Ok, back to my second favorite topic; Religion.

I was just washing my dishes and happened to start thinking about what would happen if I died and happened to meet God.  I was thinking if there really was some sort of trial and I was presented with all the evidence of my disbelief if I would recant or not and beg forgiveness.   I would have to say no.  If God created us with the ability to reason and come to logical conclusion whereby He cannot exist, then we cannot be held accountable for our use of that reason.  I do often think of an old friend who is a real intellectual and also an ardent Roman Catholic.  He once said that he is perfectly capable of logical analysis and thus conclusion that there is no God, but that that is the whole point.  God would reward those who have faith despite the preponderance of evidence of His nonexistence.  That bothered me at the time, and still bothers me to this day despite the fact that it is a lot of horse shit.    What would be the point of a God that acts like that?

Anyway, as I'm washing the dishes and thinking these things(of course the thinking itself took probably 10 seconds, while writing it down has taken a few minutes...),  I thought well if I meet God after I die than that would mean that God is real.  If God is real in a corporeal sense, not a figment of mankind's imagination, then It has to be made of something.  It would also have had to come from somewhere, a beginning.  In this case, God is nothing but an alien.  What do you call a sentient entity that is not a human and not from Earth?  You call it an alien.    None of this has anything to do with the various theories of aliens visiting earth and starting religions.  It was more the basic revelation that came to me as I washed the forks that if God exists, It is an alien.  I thought that was kind of cool. 

August 06, 2007

State of potential annoyance

This will be my first post in a few weeks.   Why haven't I been posting much?  This is not what I had intended.  I had intended to post on a near daily basis as I had done while in China.  Sure, part of it is that I am kind of busy, I have traveled to Chicago, New York and Kansas City all in the past couple weeks and will be back to Chicago this week.  But honestly I could find the time if I were so inclined.

I have been thinking about it and concluded that it is more of a lack of stimulus.  While I was in China it was very easy to think of topics because I lived in a state of either annoyance or potential annoyance.  There was annoying stimulae everywhere that served as good fodder for my entries. 

America is just too damn comfortable.  I can't think of anything, environment-wise, that I have found annoying since I've been back.  Strangers are amazingly, even uncomfortably sometimes, friendly and courteous.
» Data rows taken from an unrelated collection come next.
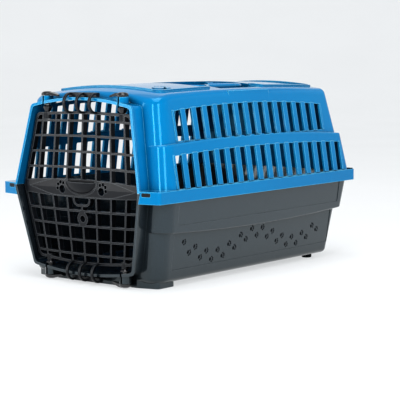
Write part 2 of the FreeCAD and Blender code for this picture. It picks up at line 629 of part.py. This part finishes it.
def door_grille():
    sheet = bowed_slab(DOOR_SETBACK, DOOR_BOW, DOOR_THICK)
    frame_outer = prism(door_outline(0, FRONT), Vector(0, 60, 0))
    opening = prism(door_outline(RAIL, FRONT), Vector(0, 60, 0))
    bars = []
    for index in (-3, -2, -1, 1, 2, 3):
        bars.append(upright(index, 20, BOW_Z))
        bars.append(upright(index, BOW_Z, 262))
    bars.append(upright(0, 20, LOWER_ROWS[1]))
    bars.append(upright(0, BOW_Z, 262))
    for z in UPPER_ROWS:
        bars.append(arc_strip(z - BAR / 2, z - BAR / 2 + ROW_SAG, z + BAR / 2, z + BAR / 2 + ROW_SAG))
    for z in LOWER_ROWS:
        bars.append(arc_strip(z - BAR / 2, z - BAR / 2 - ROW_SAG, z + BAR / 2, z + BAR / 2 - ROW_SAG))
    bars.append(arc_strip(BAND_LOW_END, BAND_LOW_MID, BAND_TOP_END, BAND_TOP_MID))
    grid = bars[0].fuse(bars[1:] + ring_and_loop()).common(opening)
    grille = frame_outer.cut(opening).fuse(grid).common(sheet)
    cup, cup_inside = finger_cup()
    posts = [post(side * PIN_X, PIN_Y, z0, z1, 5.6) for side in (-1, 1) for z0, z1 in DOOR_POSTS]
    grille = grille.fuse([cup] + posts)
    lens = prism(outline([(-108, 141, 0), (-60, 153, 90), (60, 153, 90), (108, 141, 0), (60, 129.5, 90),
                          (-60, 129.5, 90)], face_on(FRONT)), Vector(0, 60, 0))
    around_cup = ellipse_solid(0, FRONT + DOOR_SETBACK + 1, 151, 33, 14, 20)
    lens = lens.common(bowed_slab(DOOR_SETBACK - 1, DOOR_BOW, 2.0)).cut(around_cup)
    cuts = [lens, cup_inside, Part.makeCylinder(RING_HOLE_R, 60, Vector(0, FRONT, RING_Z), Vector(0, 1, 0))]
    for side in (-1, 1):
        cuts += paw(side * 42, 141.5, BAND_PAW, side * -BAND_PAW_TILT, face_on(FRONT + 5), Vector(0, 30, 0))
        for z0, z1 in DOOR_SOCKETS:
            cuts.append(post(side * PIN_X, PIN_Y, z0, z1, SPIGOT_R + RUN_GAP))
    return grille.cut(cuts).removeSplitter()


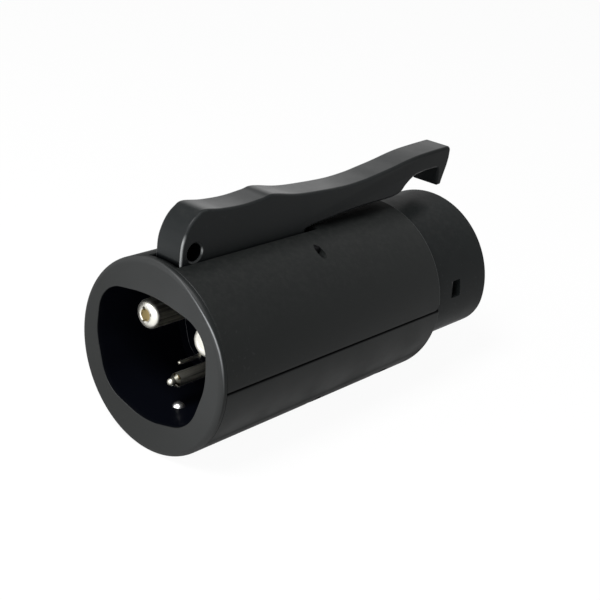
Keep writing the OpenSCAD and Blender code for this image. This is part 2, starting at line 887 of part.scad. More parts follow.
module ground_contact() {
    color(silver)
    translate([0, 0, -ground_contact_z])
        female_contact(ground_mate_d, contact_wall, ground_tail_front_r, busbar_front_x);
}

module signal_contact(s) {
    color(silver)
    translate([0, s * signal_contact_y, -signal_contact_z])
        female_contact(signal_mate_d, signal_wall, signal_tail_front_r, signal_tail_front_x);
}

module signal_contact_left() { signal_contact(1); }

module signal_contact_right() { signal_contact(-1); }

// Conductors

// Side view of a busbar: two clamping blocks joined by a cranked strip
module busbar_side(rear_z, front_z, block_h) {
    r0 = busbar_rear_x;
    r1 = busbar_rear_x + busbar_block;
    f0 = busbar_front_x;
    f1 = busbar_front_x + busbar_block;
    t = busbar_t / 2;
    polygon([
        [r0, rear_z - block_h], [r1, rear_z - block_h], [r1, rear_z - t], [r1 + busbar_crank, rear_z - t],
        [f0 - busbar_crank, front_z - t], [f0, front_z - t],
        [f0, front_z - block_h], [f1, front_z - block_h], [f1, front_z + block_h], [f0, front_z + block_h],
        [f0, front_z + t], [f0 - busbar_crank, front_z + t],
        [r1 + busbar_crank, rear_z + t], [r1, rear_z + t], [r1, rear_z + block_h], [r0, rear_z + block_h]
    ]);
}

module power_busbar(s) {
    mid_y = (power_pin_y + power_contact_y) / 2;
    half_w = abs(power_pin_y - power_contact_y) / 2 + power_tail_r + busbar_margin;
    color(copper)
    difference() {
        translate([0, s * mid_y, 0])
            across_y(2 * half_w)
                busbar_side(power_pin_z, power_contact_z, power_block_h);
        translate([0, s * power_pin_y, power_pin_z])
            rod_x(busbar_rear_x - past, busbar_rear_x + busbar_block, power_tail_r);
        translate([0, s * power_contact_y, power_contact_z])
            rod_x(busbar_front_x, busbar_front_x + busbar_block + past, power_tail_front_r);
    }
}

module power_busbar_left() { power_busbar(1); }

module power_busbar_right() { power_busbar(-1); }

module ground_busbar() {
    color(copper)
    difference() {
        across_y(2 * (ground_tail_r + busbar_margin))
            busbar_side(-ground_pin_z, -ground_contact_z, ground_block_h);
        translate([0, 0, -ground_pin_z])
            rod_x(busbar_rear_x - past, busbar_rear_x + busbar_block, ground_tail_r);
        translate([0, 0, -ground_contact_z])
            rod_x(busbar_front_x, busbar_front_x + busbar_block + past, ground_tail_front_r);
    }
}

module signal_lead(s) {
    rear = [signal_tail_x, s * signal_pin_y, -signal_pin_z];
    front = [signal_tail_front_x, s * signal_contact_y, -signal_contact_z];
    color(wire_orange)
        swept(concat(
            [rear],
            smooth([
                rear + [lead_start, 0, 0], rear + [lead_start + lead_bend, 0, 0],
                front - [lead_start + lead_bend, 0, 0], front - [lead_start, 0, 0]
            ], 5),
            [front]
        ), signal_lead_r);
}

module signal_lead_left() { signal_lead(1); }

module signal_lead_right() { signal_lead(-1); }

// Latch

// Side view of the lever: tail, dip, thumb hump, waist and hook along the top
function lever_outline() =
    let (
        top = body_r,
        neck_x = -pivot_x + boss_r + 0.15,
        back = smooth([
            [tail_x, belly_z], [tail_x + 0.1, top + 3.4], [tail_x + 1, top + 6.4], [tail_x + 2.5, top + 8.8],
            [tail_x + 4.5, top + tail_rise - 0.9], [tail_x + 6.8, top + tail_rise],
            [tail_x + 12.5, top + (tail_rise + dip_rise) / 2 - 0.2], [tail_x + 19.5, top + dip_rise],
            [tail_x + 26, top + hump_rise - 0.4], [tail_x + 28.6, top + hump_rise],
            [tail_x + 31.5, top + hump_rise - 0.3],
            [-pivot_x - 2.1, top + waist_rise + 1.1], [-0.8839 * pivot_x, top + waist_rise + 0.5],
            [-0.5673 * pivot_x, top + waist_rise], [-0.3509 * pivot_x, top + waist_rise + 0.35],
            [-0.1847 * pivot_x, top + waist_rise + 1.1],
            [-1, top + hook_rise - 2.2], [4.5, top + hook_rise - 1.3], [10, top + hook_rise - 0.65],
            [18, top + hook_rise - 0.2], [hook_reach - 0.6, hook_top_z], [hook_reach, hook_top_z - 0.8]
        ], 4),
        front = [
            [hook_reach - 0.15, hook_top_z - 3.4], [hook_reach - 0.7, hook_top_z - 5.6],
            [hook_reach - 1.4, hook_top_z - 7.3], [hook_reach - 2.6, hook_tip_z + 0.4],
            [hook_reach - 3.1, hook_tip_z], [hook_reach - 3 - hook_tip_t, hook_tip_z],
            [hook_inner_x, arm_under_z]
        ],
        under = smooth([
            [hook_inner_x - 0.3, arm_under_z], [hook_inner_x - 5, arm_under_z - 0.1],
            [8.6, arm_under_z - 0.7], [5.2, arm_under_z - 2.6], [3.3, top + front_gap + 1],
            [0.8, top + front_gap + 0.25], [-2.5, top + front_gap],
            [-0.3298 * pivot_x, top + front_gap - 0.2],
            [-0.5541 * pivot_x, top + front_gap * 0.65], [-0.7784 * pivot_x, top + 0.5],
            [slot_x1 - 0.5, top + 0.3], [slot_x1 - 2.2, top], [neck_x, top - 0.35]
        ], 4)
    )
    concat(back, front, under, [
        [neck_x, belly_z], [-pivot_x + boss_r, pivot_z], [-pivot_x - boss_r, pivot_z],
        [-pivot_x - boss_r, belly_z]
    ]);

module latch_lever() {
    color(black)
    difference() {
        union() {
            across_y(lever_w) polygon(lever_outline());
            translate([-pivot_x, 0, pivot_z]) rod_y(-lever_w / 2, lever_w / 2, boss_r);
            // Finger that works the switch
            box([plunger_x - finger_half_len, -finger_w / 2, finger_z],
                [plunger_x + finger_half_len, finger_w / 2, belly_z + past]);
        }
        translate([-pivot_x, 0, pivot_z]) rod_y(-lever_w, lever_w, pivot_r + pivot_slip);
        translate([padlock_x, 0, padlock_z]) {
            rod_y(-lever_w, lever_w, padlock_r);
            for (s = side)
                rotate([-s * 90, 0, 0])
                    translate([0, 0, lever_w / 2 - padlock_chamfer])
                        cylinder(
                            r1 = padlock_r, r2 = padlock_r + 2 * padlock_chamfer,
                            h = 2 * padlock_chamfer, $fn = fn_pin
                        );
        }
        translate([spring_x, 0, belly_z - past])
            cylinder(r = spring_r + spring_wire_r + pocket_gap, h = pocket_depth + past, $fn = fn_pin);
    }
}

module pivot_pin() {
    half_len = sqrt(body_r ^ 2 - pivot_z ^ 2) - pin_inset;
    color(steel)
        translate([-pivot_x, 0, pivot_z]) rod_y(-half_len, half_len, pivot_r);
}

module latch_spring() {
    color(steel)
        translate([spring_x, 0, slot_floor_z])
            coil(spring_r, spring_wire_r, belly_z + pocket_depth - slot_floor_z - spring_rest, spring_turns);
}

// Latch switch

module latch_switch() {
    color(dark_grey)
    difference() {
        box([plunger_x - switch_len / 2, -switch_w / 2, switch_z],
            [plunger_x + switch_len / 2, switch_w / 2, switch_top_z]);
        translate([plunger_x, 0, switch_top_z - plunger_bore])
            cylinder(r = plunger_r + plunger_slip, h = plunger_bore + past, $fn = fn_small);
    }
}

module switch_plunger() {
    foot_z = switch_top_z - plunger_bore + plunger_travel + slip;
    color(button_red)
        translate([plunger_x, 0, foot_z])
            cylinder(r = plunger_r, h = plunger_top_z - foot_z, $fn = fn_small);
}

module circuit_board() {
    color(board_green)
    difference() {
        box([board_x0, -board_w / 2, board_z], [board_x1, board_w / 2, switch_z]);
        at_spots(post_spots, post_y)
            translate([0, 0, board_z - past])
                cylinder(r = small_screw_d / 2 + slip, h = board_t + 2 * past, $fn = fn_small);
    }
}

module board_parts() {
    // Two resistors and the block that takes the leads
    color(resistor_tan)
        for (s = side)
            translate([resistor_x, s * resistor_y, switch_z + resistor_r])
                rod_x(0, resistor_len, resistor_r, fn_tiny);
    color(block_blue)
        box([board_x1 - block_len, -block_w / 2, switch_z], [board_x1, block_w / 2, switch_z + block_h]);
}

module board_screws() {
    color(steel)
    at_spots(post_spots, post_y)
        translate([0, 0, board_z - board_screw_head_h]) {
            difference() {
                cylinder(r = board_screw_head_r, h = board_screw_head_h, $fn = fn_small);
                translate([0, 0, -past]) cylinder(r = 0.6, h = past + 0.5, $fn = 6);
            }
            translate([0, 0, board_screw_head_h - 0.01])
                cylinder(r = small_screw_d / 2, h = board_screw_len - 0.2, $fn = fn_small);
        }
}

module board_leads() {
    z = switch_z + block_h / 2;
    // Both leads come down in front of the contacts' collars
    x = carrier_x - contact_collar_t - 2.9;
    y = -signal_contact_y - 0.35;
    ground_z = -ground_contact_z + ground_tail_front_r + lead_gap;
    signal_z = -signal_contact_z + signal_tail_front_r + lead_gap;
    color(wire_orange) {
        swept(concat(
            [[board_x1, 0, z]],
            smooth([
                [board_x1 + lead_start, 0, z], [board_x1 + 4, 0, z - 1], [x - 1.5, 0, z / 2 - 1.8],
                [x, 0, ground_z + 6], [x, 0, ground_z + lead_start]
            ], 4),
            [[x, 0, ground_z]]
        ), board_lead_r);
        swept(concat(
            [[board_x1, -3.6, z]],
            smooth([
                [board_x1 + lead_start, -3.6, z], [board_x1 + 3.5, -5.5, z - 0.2], [x - 1.5, y - 0.2, z - 4],
                [x, y, signal_z + 8], [x, y, signal_z + 3], [x, y, signal_z + lead_start]
            ], 4),
            [[x, y, signal_z]]
        ), board_lead_r);
    }
}

// Detent

module detent_ball() {
    color(silver)
        translate([detent_x, 0, ball_z]) sphere(r = ball_r, $fn = 48);
}

module detent_spring() {
    reach = sqrt((ball_r + detent_wire_r) ^ 2 - detent_spring_r ^ 2);
    height = ball_z - reach + detent_wire_r - spring_rest - (plug_z + plug_t);
    color(steel)
        translate([detent_x, 0, plug_z + plug_t])
            coil(detent_spring_r, detent_wire_r, height, detent_turns);
}

module detent_plug() {
    color(brass)
    translate([detent_x, 0, plug_z])
        difference() {
            cylinder(r = detent_bore_r, h = plug_t, $fn = fn_pin);
            translate([0, 0, -past]) cylinder(r = 0.8, h = past + 0.6, $fn = 6);
        }
}

// Body screws

module shell_screws() {
    color(steel)
    at_spots(screw_spots, screw_y)
        translate([0, 0, screw_seat_z - screw_head_h])
            difference() {
                union() {
                    cylinder(r = screw_head_r, h = screw_head_h, $fn = fn_pin);
                    translate([0, 0, screw_head_h - 0.01])
                        cylinder(r = screw_r, h = screw_tip_z - screw_seat_z - 0.2, $fn = fn_pin);
                }
                translate([0, 0, -past]) cylinder(r = 1.2, h = past + 1.4, $fn = 6);
            }
}

upper_shell();
lower_shell();
socket_insert();
pin_retainer();
retainer_screws();
pin_seals();
power_pin_left();
power_pin_right();
ground_pin();
signal_pin_left();
signal_pin_right();
nose_shell();
nose_seal();
contact_carrier();
power_contact_left();
power_contact_right();
ground_contact();
signal_contact_left();
signal_contact_right();
power_busbar_left();
power_busbar_right();
ground_busbar();
signal_lead_left();
signal_lead_right();
latch_lever();
pivot_pin();
latch_spring();
latch_switch();
switch_plunger();
circuit_board();
board_parts();
board_screws();
board_leads();
detent_ball();
detent_spring();
detent_plug();
shell_screws();
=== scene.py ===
"""Looks of a charging adapter: a pinned socket, a plug nose and a latch lever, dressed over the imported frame.

Sizes are written in millimetres in the row frame and turned into metres where a mesh is made. The origin
is on the nose's axis at the body's front face, +X points out of the nose and +Z towards the lever.
"""

from __future__ import annotations

import logging
import math
from collections.abc import Callable, Sequence
from dataclasses import dataclass, field
from enum import Enum

import bmesh
import bpy
import numpy as np
from mathutils import Matrix

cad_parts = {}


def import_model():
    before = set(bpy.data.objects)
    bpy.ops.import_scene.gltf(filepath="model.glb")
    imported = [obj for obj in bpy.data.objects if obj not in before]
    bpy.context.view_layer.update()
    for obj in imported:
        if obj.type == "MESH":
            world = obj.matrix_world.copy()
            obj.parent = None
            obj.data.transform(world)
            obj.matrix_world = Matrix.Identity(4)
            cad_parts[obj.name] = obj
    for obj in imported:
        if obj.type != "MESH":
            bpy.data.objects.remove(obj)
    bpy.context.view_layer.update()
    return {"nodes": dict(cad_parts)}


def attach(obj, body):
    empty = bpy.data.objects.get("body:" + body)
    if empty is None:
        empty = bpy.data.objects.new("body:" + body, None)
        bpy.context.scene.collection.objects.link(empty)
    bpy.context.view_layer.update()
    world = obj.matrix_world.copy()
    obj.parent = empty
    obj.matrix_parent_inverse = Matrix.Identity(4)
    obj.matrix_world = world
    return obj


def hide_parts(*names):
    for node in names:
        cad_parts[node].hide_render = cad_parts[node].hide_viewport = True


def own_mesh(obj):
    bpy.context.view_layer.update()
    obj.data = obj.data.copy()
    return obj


LOG = logging.getLogger("charging_adapter")
MM = 0.001
Vec3 = tuple[float, float, float]
Tone = tuple[float, float, float]
Ring = tuple[float, float | None, float]
Outline = Callable[[float], np.ndarray]

# Sizes that several pieces share, in millimetres

BODY_RADIUS = 23.8
PLATFORM_X = -56.6
PLATE_REAR_X = -51.6
SLOT_REAR_X = -78.7
SLOT_HALF = 4.7
PIVOT_AT = (-37.9, 20.7)
SPRING_X = -62.0
BALL_X = -70.7
BALL_Z = -16.33
BALL_RADIUS = 1.7

# Y, Z and radius of one pin of each kind; the ones beside the middle plane come in pairs

POWER_PIN: Vec3 = (9.7, 5.5, 3.7)
GROUND_PIN: Vec3 = (0.0, -8.35, 1.75)
SIGNAL_PIN: Vec3 = (8.2, -9.6, 0.55)


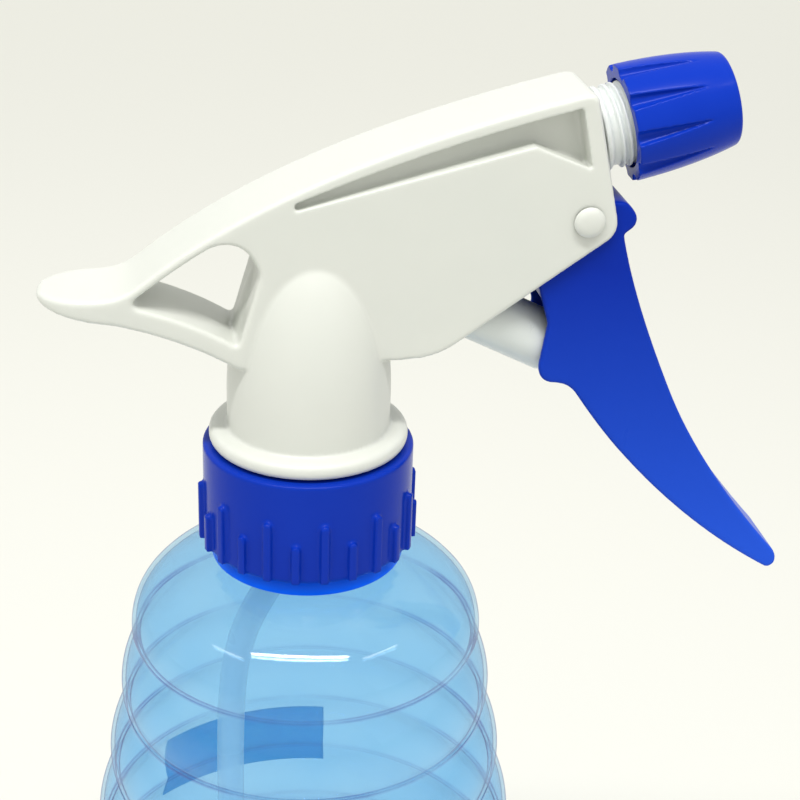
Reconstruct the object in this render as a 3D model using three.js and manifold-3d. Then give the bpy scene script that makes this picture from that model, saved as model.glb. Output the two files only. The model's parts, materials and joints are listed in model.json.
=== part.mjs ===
// Trigger spray bottle: a ribbed 500 ml PET bottle with a one-piece white pump head.
// Millimetres, +Z up. The origin is the centre of the bottle's base.
// +X points the way the nozzle sprays, and the head is symmetric about the XZ plane.
import * as THREE from 'three';
import { mergeVertices } from 'three/addons/utils/BufferGeometryUtils.js';
import Module from 'manifold-3d';

const wasm = await Module();
wasm.setup();

// ---------- driving dimensions ----------
const GAP = 0.3;                       // play between pieces that touch

const SEAT_HEIGHT = 156;               // underside of the head's flange above the base
const GROOVES = 9;                     // moulded round the bottle
const TIER_PITCH = 12.6;
const FIRST_GROOVE_BELOW_SEAT = 33.4;
const BODY_RADIUS = 38.5;
const SWELL = 13.2;                    // the bottle widens by most of this, along a half cosine
const SWELL_TIERS = 9;
const SWELL_START = 2.4;
const GROOVE_DEPTH = 0.75;
const BULGE = 0.7;                     // share of a tier, below its groove, over which it widens
const WALL = 0.6;

const NECK_RADIUS = 12.6;              // 28 mm neck finish
const NECK_BORE = 10.8;
const NECK_THREAD_RADIUS = 13.6;
const NECK_THREAD_PITCH = 4.23;        // six threads to the inch
const NECK_TOP_BELOW_SEAT = 5.6;
const NECK_FOOT_BELOW_SEAT = 19.9;

const COLLAR_RADIUS = 15.9;
const COLLAR_RIB_RADIUS = 16.75;
const COLLAR_HEIGHT = 19.2;
const COLLAR_BORE = 13.95;
const COLLAR_RIBS = 24;
const FIRST_RIB = THREE.MathUtils.degToRad(2.65);   // past +Y

const FLANGE_RADIUS = 14.95;
const COLUMN_RADIUS = 12.2;
const HEAD_WIDTH = 14;
const INNER_WIDTH = 12.2;              // between the two side plates
const POCKET_DEPTH = 3.5;
const NOZZLE_TILT = THREE.MathUtils.degToRad(13);
const PUMP_TILT = THREE.MathUtils.degToRad(-26);
const NOZZLE_FACE = [40.5, 47.0];      // where the nozzle's axis leaves the head's front face
const PIVOT = [38.8, 35.7];            // trigger pin
const PUMP_FOOT = [29.84, 17.3];       // point of the pump's axis nearest to the trigger pin

const PIN_RADIUS = 1.6;
const PIN_BORE = 1.9;
const TRIGGER_WIDTH = 11.6;
const TRIGGER_WALL = 1.1;
const PISTON_RADIUS = 4.5;
const PUMP_BORE = 4.75;
const PUMP_OUTSIDE = 6.4;
const PUMP_MOUTH = -9.3;               // along the pump's axis, from PUMP_FOOT
const PUMP_END = -25.2;

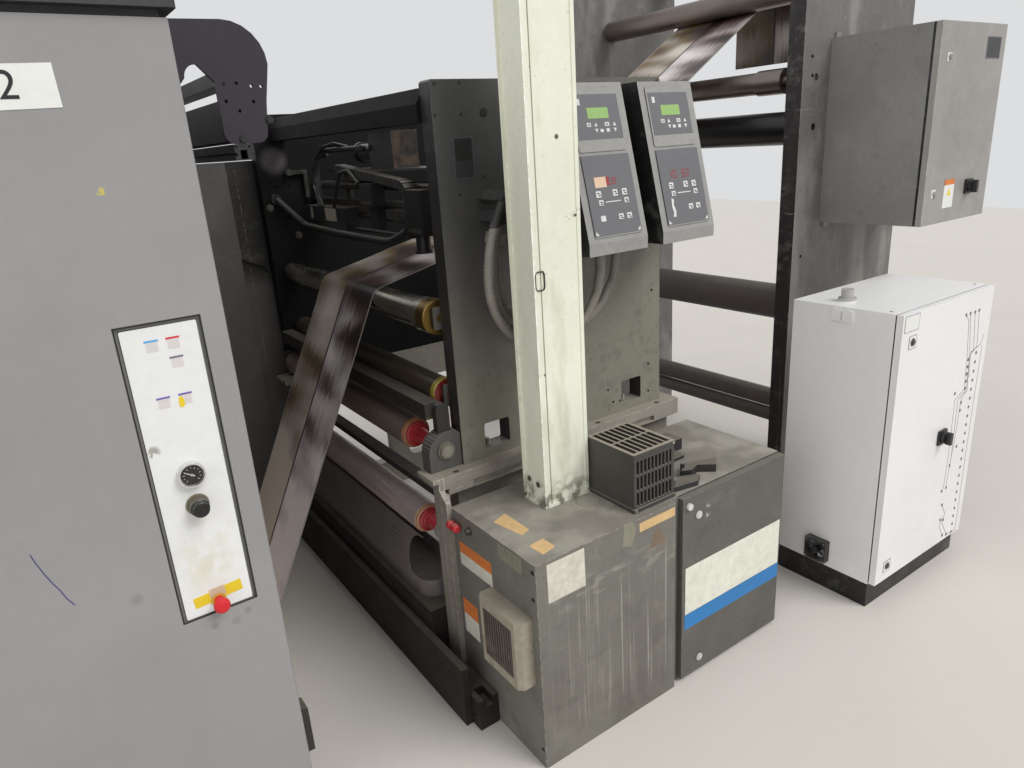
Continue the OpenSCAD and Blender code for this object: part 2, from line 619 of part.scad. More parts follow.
module idler_roller() color("#b9bcbf") turned_y(idler_p, [[0, inner_y], [journal_r - fit, inner_y],
  [journal_r - fit, inner_y + end_gap], [idler_r + ring - 3, inner_y + end_gap],
  [idler_r + ring, inner_y + end_gap + 3], [idler_r + ring, inner_y + end_gap + 80],
  [idler_r, inner_y + end_gap + 83], [idler_r, drive_y - end_gap],
  [journal_r - fit, drive_y - end_gap], [journal_r - fit, drive_y2 - 4], [0, drive_y2 - 4]]);
module rubber_roller() color("#3d3a38") turned_y(rubber_p, [[0, inner_y], [journal_r - fit, inner_y],
  [journal_r - fit, inner_y + end_gap], [24, inner_y + end_gap], [28, inner_y + end_gap + 8],
  [rubber_r - 3, inner_y + end_gap + 10], [rubber_r, inner_y + end_gap + 13], [rubber_r, inner_y + end_gap + 34],
  [rubber_r - 3, inner_y + end_gap + 36], [rubber_r - 3, drive_y - end_gap],
  [journal_r - fit, drive_y - end_gap], [journal_r - fit, drive_y2 - 4], [0, drive_y2 - 4]]);
// roller with a cone and a stepped hub at its operator end
module hub_roller(p, r, y_start, bearing_y, hub_y) color("#5a4f4c") turned_y(p, [[0, y_start],
  [journal_r - fit, y_start], [journal_r - fit, bearing_y + 4], [journal_r + 3, bearing_y + 6],
  [26, hub_y - 4], [26, hub_y + 2], [r - 19, hub_y + 4], [r - 19, hub_y + 10], [r - 11, hub_y + 13],
  [r - 11, hub_y + 20], [r - 4, hub_y + 23], [r - 4, hub_y + 29], [r, hub_y + 30], [r, drive_y - end_gap],
  [journal_r - fit, drive_y - end_gap], [journal_r - fit, drive_y2 - 4], [0, drive_y2 - 4]]);
module upper_transfer_roller() hub_roller(upper_p, upper_r, 21, plate_t, 178);
module lower_transfer_roller() hub_roller(lower_p, lower_r, 2, 20, 84);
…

My internet is lightning fast.   I have a wide selection of tasty beer to drink.  Things are generally clean and orderly... there just isn't too much to get annoyed about on a day to day level.  I don't even read nearly as much of the news I have meticulously added to my Google homepage (though I do spend alot of time listening to NPR).  Somehow reading about the important issues going on in America seemed more pressing when I was in China than it is now that I'm home.  Again the comfort thing I think.  And of course reading about China is far less interesting than it was.  I still read the macro articles but more micro articles on China Digital Times that I used to delight in about this corruption or that environmental disaster just don't hold interest now. 

Hopefully I can rouse myself from this damn complacency and get my mind active again.  Comfort has not only made Americans bodies lazy and obese, it can easily do the same to our minds.